* BEGIN *

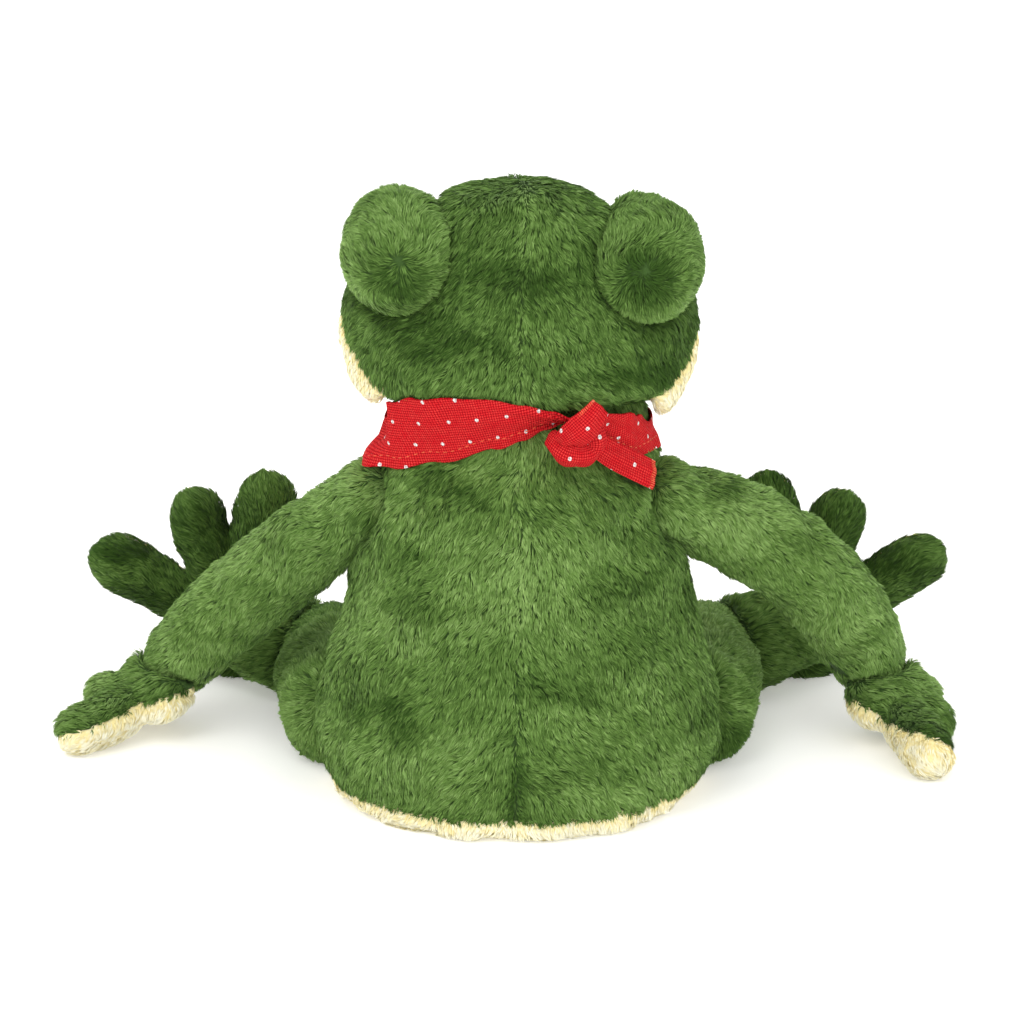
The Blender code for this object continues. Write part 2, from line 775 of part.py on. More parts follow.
def finger_form(start, turn, length):
    """One finger that slopes down to the ground plane at its tip."""
    reach = HAND_THICKNESS / 2
    along = Vector((math.cos(turn), math.sin(turn), -PALM_RISE / length)).normalized()
    stations = []
    for share, radius_share in DIGIT_RING_SHARES:
        size = reach * radius_share
        stations.append((start + along * (length * share), size, size))
    stations += round_end(start + along * length, along, reach, reach)
    return loft(tube_rings(stations), DIGIT_SIDES)


def palm_centre(side, wrist_point, palm):
    """Middle of a palm, raised above the level of the fingertips."""
    centre = wrist_point + mirrored(palm, side)
    centre.z = HAND_THICKNESS / 2 - FLAT_DEPTH + PALM_RISE
    return centre


def hand_form(side, wrist_point, palm, angles, shares):
    """A palm and its fingers, one closed form."""
    centre = palm_centre(side, wrist_point, palm)
    heel = (wrist_point + centre) / 2
    slope = (centre - wrist_point).normalized()
    high = HAND_THICKNESS / 2
    stations = [
        (wrist_point, WRIST_RADIUS, WRIST_RADIUS),
        (heel, (WRIST_RADIUS + PALM_WIDTH / 2) / 2, (WRIST_RADIUS + high) / 2),
        (centre, PALM_WIDTH / 2, high),
    ]
    flat = Vector((slope.x, slope.y, 0.0))
    stations += round_end(centre + flat.normalized() * FIT_GAP, flat, PALM_WIDTH / 2, high)[1:]
    form = loft(tube_rings(stations), LIMB_SIDES)
    for degrees, share in zip(angles, shares):
        turn = math.radians(degrees if side > 0 else 180.0 - degrees)
        join(form, finger_form(centre, turn, FINGER_LENGTH * share))
    return form


def palm_cutter(low, high, centre, onward, roll, slope):
    """A slab that parts the cream palm from the green back, sloped and rolled with the hand."""
    slab = box((-REACH, -REACH, low), (REACH, REACH, high))
    aside = UP.cross(onward)
    slab.data.transform(about(centre, onward, roll) @ about(centre, aside, slope))
    return slab


def build_arm(side, word, wrist, bow, arm_shares, palm, roll, angles, finger_shares):
    """One arm with its hand, hung on the shoulder and the wrist."""
    shoulder = shoulder_point(side)
    wrist_point = shoulder + mirrored(wrist, side)
    swing = Vector((0.0, -side, 0.0))
    arm = arm_form(side, wrist, bow, arm_shares, 0.0)
    clear_of(arm, trunk_form(-FIT_GAP), shoulder, swing, ARM_LIFT, SHOULDER_STEPS)
    join(arm, pivot_ball(shoulder, SHOULDER_BALL, FORWARD))
    hand = hand_form(side, wrist_point, palm, angles, finger_shares)
    cut(hand, socket(wrist_point, WRIST_RADIUS))
    carrier = arm_form(side, wrist, bow, arm_shares, FIT_GAP)
    clear_of(hand, carrier, wrist_point, swing, HAND_LIFT, KNEE_STEPS)
    inner = copy_of(hand)
    centre = palm_centre(side, wrist_point, palm)
    turn = math.radians(angles[0])
    onward = Vector((math.cos(turn), side * math.sin(turn), 0.0))
    slope = math.atan(PALM_RISE / (FINGER_LENGTH * finger_shares[0]))
    cut(hand, palm_cutter(-REACH, centre.z + FIT_GAP / 2, centre, onward, roll, slope))
    cut(inner, palm_cutter(centre.z - FIT_GAP / 2, REACH, centre, onward, roll, slope))
    rest_flat(hand, inner)
    finished(word + "_arm", arm, GREEN, PILE_ROUGHNESS)
    finished(word + "_hand_back", hand, GREEN, PILE_ROUGHNESS)
    finished(word + "_palm", inner, CREAM, PILE_ROUGHNESS)
    shoulder_empty = joint_empty(word + "_shoulder_joint", shoulder)
    wrist_empty = joint_empty(word + "_wrist_joint", wrist_point, shoulder_empty)
    hang_on(shoulder_empty, arm)
    hang_on(wrist_empty, hand, inner)


# Legs

def hip_point(side):
    """Middle of a hip's ball."""
    spread = BODY_WIDTH / 2 * HIP_SPREAD_SHARE
    return Vector((side * spread, -HIP_FORWARD, THIGH_RADIUS - FLAT_DEPTH))


def knee_point(side):
    """Middle of the thigh's round end."""
    place = hip_point(side) + Vector((side * THIGH_OUT, -THIGH_FORWARD, 0.0))
    place.z = KNEE_RADIUS - FLAT_DEPTH
    return place


def ankle_point(side):
    """Middle of the shin's round end."""
    place = knee_point(side) + Vector((side * SHIN_OUT, -SHIN_FORWARD, 0.0))
    place.z = ANKLE_HEIGHT
    return place


def thigh_form(side, grown):
    """A thigh from inside the hip to the knee."""
    shares = THIGH_RING_SHARES
    ends = (hip_point(side), knee_point(side))
    return limb(*ends, shares, THIGH_RADIUS, KNEE_RADIUS, Vector(), grown)


def shin_form(side, grown):
    """A shin from inside the knee to the ankle."""
    shares = SHIN_RING_SHARES
    ends = (knee_point(side), ankle_point(side))
    return limb(*ends, shares, SHIN_RADIUS, ANKLE_RADIUS, Vector(), grown)


def toe_form(start, turn, length):
    """One toe of a foot that stands on its heel."""
    along = Vector((math.sin(turn), 0.0, math.cos(turn)))
    stations = []
    for share, radius_share in DIGIT_RING_SHARES:
        size = TOE_RADIUS * radius_share
        stations.append((start + along * (length * share), size, size))
    stations += round_end(start + along * length, along, TOE_RADIUS, TOE_RADIUS)
    return loft(tube_rings(stations), DIGIT_SIDES)


def foot_form(side):
    """A foot pad and its toes, one closed form, standing on the heel."""
    middle = ankle_point(side) + FORWARD * FOOT_FORWARD
    middle.z = FOOT_HEIGHT / 2 - FLAT_DEPTH
    form = ball(middle, (FOOT_WIDTH / 2, FOOT_THICKNESS / 2, FOOT_HEIGHT / 2), LIMB_SIDES)
    for degrees, share in zip(TOE_ANGLES, TOE_SHARES):
        join(form, toe_form(middle, side * math.radians(degrees), TOE_LENGTH * share))
    return form


def build_leg(side, word):
    """One leg with its foot, hung on hip, knee and ankle."""
    hip, knee, ankle = hip_point(side), knee_point(side), ankle_point(side)
    inward = Vector((0.0, 0.0, -side))
    thigh = thigh_form(side, 0.0)
    clear_of(thigh, trunk_form(-FIT_GAP), hip, inward, THIGH_SWING, HIP_STEPS)
    join(thigh, pivot_ball(hip, HIP_BALL, UP))
    shin = shin_form(side, 0.0)
    cut(shin, socket(knee, KNEE_RADIUS))
    clear_of(shin, thigh_form(side, FIT_GAP), knee, inward, SHIN_SWING, KNEE_STEPS)
    foot = foot_form(side)
    cut(foot, socket(ankle, ANKLE_RADIUS))
    clear_of(foot, shin_form(side, FIT_GAP), ankle, Vector((1.0, 0.0, 0.0)), FOOT_TIP, KNEE_STEPS)
    sole = copy_of(foot)
    parting = ankle.y - FOOT_FORWARD
    cut(foot, box((-REACH, -REACH, -REACH), (REACH, parting + FIT_GAP / 2, REACH)))
    cut(sole, box((-REACH, parting - FIT_GAP / 2, -REACH), (REACH, REACH, REACH)))
    rest_flat(thigh, shin, foot, sole)
    finished(word + "_thigh", thigh, GREEN, PILE_ROUGHNESS)
    finished(word + "_shin", shin, GREEN, PILE_ROUGHNESS)
    finished(word + "_foot_back", foot, GREEN, PILE_ROUGHNESS)
    finished(word + "_sole", sole, CREAM, PILE_ROUGHNESS)
    hip_empty = joint_empty(word + "_hip_joint", hip)
    knee_empty = joint_empty(word + "_knee_joint", knee, hip_empty)
    ankle_empty = joint_empty(word + "_ankle_joint", ankle, knee_empty)
    hang_on(hip_empty, thigh)
    hang_on(knee_empty, shin)
    hang_on(ankle_empty, foot, sole)


# Kerchief

def tree_of(obj):
    """A search tree of a solid's surface."""
    bm = bmesh.new()
    bm.from_mesh(obj.data)
    tree = BVHTree.FromBMesh(bm)
    bm.free()
    return tree


def round_neck(turn):
    """The level direction at a turn to the left, counted from the knot."""
    angle = turn - KNOT_TURN
    return Vector((math.sin(angle), math.cos(angle), 0.0))


def hem_share(turn_share):
    """Height share of the kerchief's lower edge at a share of the full turn."""
    for (start, low), (end, high) in zip(KERCHIEF_HEM_SHARES, KERCHIEF_HEM_SHARES[1:]):
        if start <= turn_share <= end:
            part = (turn_share - start) / (end - start)
            smooth = (1 - math.cos(math.pi * part)) / 2
            return low + (high - low) * smooth
    return KERCHIEF_HEM_SHARES[-1][1]


def cloth_point(tree, turn_share, height, lift):
    """A point at a distance outside the trunk, or straight above the neck's edge."""
    direction = round_neck(math.tau * turn_share)
    level = min(height, NECK_HEIGHT)
    hit = tree.ray_cast(direction * BODY_WIDTH + UP * level, -direction)[0]
    return hit + direction * lift + UP * (height - level)


def knot_form(centre, grown):
    """The knot, a ball drawn out from the neck."""
    across = KNOT_RADIUS + grown
    form = ball(Vector(), (across, KNOT_DEPTH / 2 + grown, across), LIMB_SIDES)
    form.data.transform(Matrix.Translation(centre) @ Matrix.Rotation(KNOT_TURN, 4, UP))
    return form


def tail_form(tree, shares, skin):
    """A folded cloth end, flat against the neck, along a path of shares."""
    stations = []
    for turn_share, height_share, out_share, width_share in shares:
        out = skin + TAIL_THICKNESS / 2 + KNOT_DEPTH * out_share
        point = cloth_point(tree, turn_share, KERCHIEF_TOP * height_share, out)
        stations.append((point, TAIL_WIDTH / 2 * width_share))
    rings = []
    points = [point for point, width in stations]
    for index, (point, half_width) in enumerate(stations):
        after = points[min(index + 1, len(points) - 1)]
        before = points[max(index - 1, 0)]
        outward = Vector((point.x, point.y, 0.0)).normalized()
        across = (after - before).cross(outward).normalized()
        rise = (after - before).cross(across).normalized()
        rings.append(ring_matrix(point, across, rise, half_width, TAIL_THICKNESS / 2))
    return loft(rings, LIMB_SIDES)


def cloth_form(tree):
    """The cloth round the neck with its corner on the chest."""
    bm = bmesh.new()
    bmesh.ops.create_grid(bm, x_segments=CLOTH_COLUMNS, y_segments=CLOTH_ROWS, size=1.0)
    for vert in bm.verts:
        turn_share = (vert.co.x + 1) / 2
        rise_share = (vert.co.y + 1) / 2
        hem = KERCHIEF_TOP * hem_share(turn_share)
        height = hem + (KERCHIEF_TOP - hem) * rise_share
        vert.co = cloth_point(tree, turn_share, height, CLOTH_LIFT)
    bmesh.ops.remove_doubles(bm, verts=bm.verts, dist=FIT_GAP / TURNED_STEPS)
    bmesh.ops.recalc_face_normals(bm, faces=bm.faces)
    cloth = mesh_object("cloth", bm)
    wall = cloth.modifiers.new("wall", "SOLIDIFY")
    wall.thickness = CLOTH_THICKNESS
    wall.offset = 1.0
    return settle(cloth)


def build_kerchief():
    """The cloth, the knot and both tails."""
    trunk = trunk_form(0.0)
    tree = tree_of(trunk)
    bpy.data.objects.remove(trunk, do_unlink=True)
    skin = CLOTH_LIFT + CLOTH_THICKNESS + FIT_GAP + FIT_GAP
    centre = cloth_point(tree, 0.0, KNOT_HEIGHT, skin + KNOT_DEPTH / 2)
    upper = cut(tail_form(tree, UPPER_TAIL_SHARES, skin), knot_form(centre, FIT_GAP))
    lower = cut(tail_form(tree, LOWER_TAIL_SHARES, skin), knot_form(centre, FIT_GAP))
    finished("kerchief", cloth_form(tree), RED, CLOTH_ROUGHNESS)
    finished("kerchief_knot", knot_form(centre, 0.0), RED, CLOTH_ROUGHNESS)
    finished("kerchief_tail_upper", upper, RED, CLOTH_ROUGHNESS)
    finished("kerchief_tail_lower", lower, RED, CLOTH_ROUGHNESS)


clear_scene()
FROG = new_collection("plush_frog")
WORK = new_collection("work")
build_trunk()
build_head()
build_arm(1, "left", LEFT_WRIST, LEFT_ARM_BOW, LEFT_ARM_RING_SHARES, LEFT_PALM,
          LEFT_PALM_ROLL, LEFT_FINGER_ANGLES, LEFT_FINGER_SHARES)
build_arm(-1, "right", RIGHT_WRIST, RIGHT_ARM_BOW, RIGHT_ARM_RING_SHARES, RIGHT_PALM,
          RIGHT_PALM_ROLL, RIGHT_FINGER_ANGLES, RIGHT_FINGER_SHARES)
build_leg(1, "left")
build_leg(-1, "right")
build_kerchief()
bpy.data.collections.remove(WORK)
bpy.context.view_layer.update()
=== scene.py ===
"""Dresses the plush frog: skins, pile, kerchief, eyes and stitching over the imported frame."""

import json
import logging
import math
from dataclasses import dataclass, field
from enum import Enum
from typing import Callable

import bmesh
import bpy
import numpy as np
from mathutils import Matrix, Vector
from mathutils.bvhtree import BVHTree
from mathutils.kdtree import KDTree


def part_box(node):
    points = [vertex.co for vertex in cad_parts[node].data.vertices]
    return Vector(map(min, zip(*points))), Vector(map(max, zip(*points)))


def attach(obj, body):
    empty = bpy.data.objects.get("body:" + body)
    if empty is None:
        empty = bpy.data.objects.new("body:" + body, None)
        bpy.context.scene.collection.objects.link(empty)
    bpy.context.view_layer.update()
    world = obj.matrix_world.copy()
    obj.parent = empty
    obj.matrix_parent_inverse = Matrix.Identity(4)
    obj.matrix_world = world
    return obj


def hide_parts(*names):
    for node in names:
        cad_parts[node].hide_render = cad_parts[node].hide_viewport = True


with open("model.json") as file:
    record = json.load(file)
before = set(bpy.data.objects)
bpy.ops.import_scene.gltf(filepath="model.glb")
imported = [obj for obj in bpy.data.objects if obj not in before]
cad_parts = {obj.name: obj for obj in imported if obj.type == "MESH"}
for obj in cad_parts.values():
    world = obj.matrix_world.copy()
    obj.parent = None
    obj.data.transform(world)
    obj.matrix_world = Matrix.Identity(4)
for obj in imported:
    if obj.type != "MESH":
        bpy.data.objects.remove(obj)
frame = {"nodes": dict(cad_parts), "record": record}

logging.basicConfig(level=logging.INFO, format="%(message)s")
LOG = logging.getLogger("plush_frog")

MM = 0.001
UP = Vector((0.0, 0.0, 1.0))
REAR = Vector((0.0, 1.0, 0.0))
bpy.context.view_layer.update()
TINY = 1e-12
MERGE = 0.01 * MM
PLAIN_PITCH = 0.7 * MM
STRETCH_SHARES = (0.7, 1.4)
Field = Callable[[np.ndarray], np.ndarray]
Colour = tuple[float, float, float, float]
Mesh = bpy.types.Mesh
Object = bpy.types.Object
Material = bpy.types.Material
Socket = bpy.types.NodeSocket
Tree = bpy.types.NodeTree


class Side(Enum):
    """A side of the frog, with the sign of its X."""

    LEFT = 1
    RIGHT = -1

    @property
    def word(self) -> str:
        """The side's name as it stands in the names of nodes and bodies."""
        return self.name.lower()


class Cloth(Enum):
    """The plush cloths that the frog is sewn from."""

    GREEN = "green_plush"
    CREAM = "cream_plush"


# Small tools

def joint_place(name: str) -> Vector:
    """Read a joint's pivot from the frame.

    Args:
        name: The joint's name.

    Returns:
        The pivot at rest, in metres.
    """
    for joint in frame["record"]["behaviour"]["joints"]:
        if joint["name"] == name:
            return Vector(joint["pos_m"])
    raise KeyError(name)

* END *

## [EXERCISE]
Among the lines above, find the one with "clear_scene()" and the one with "from mathutils.kdtree import KDTree". Quote both and everything between them, exactly.

## [FINAL RESULT]
clear_scene()
FROG = new_collection("plush_frog")
WORK = new_collection("work")
build_trunk()
build_head()
build_arm(1, "left", LEFT_WRIST, LEFT_ARM_BOW, LEFT_ARM_RING_SHARES, LEFT_PALM,
          LEFT_PALM_ROLL, LEFT_FINGER_ANGLES, LEFT_FINGER_SHARES)
build_arm(-1, "right", RIGHT_WRIST, RIGHT_ARM_BOW, RIGHT_ARM_RING_SHARES, RIGHT_PALM,
          RIGHT_PALM_ROLL, RIGHT_FINGER_ANGLES, RIGHT_FINGER_SHARES)
build_leg(1, "left")
build_leg(-1, "right")
build_kerchief()
bpy.data.collections.remove(WORK)
bpy.context.view_layer.update()
=== scene.py ===
"""Dresses the plush frog: skins, pile, kerchief, eyes and stitching over the imported frame."""

import json
import logging
import math
from dataclasses import dataclass, field
from enum import Enum
from typing import Callable

import bmesh
import bpy
import numpy as np
from mathutils import Matrix, Vector
from mathutils.bvhtree import BVHTree
from mathutils.kdtree import KDTree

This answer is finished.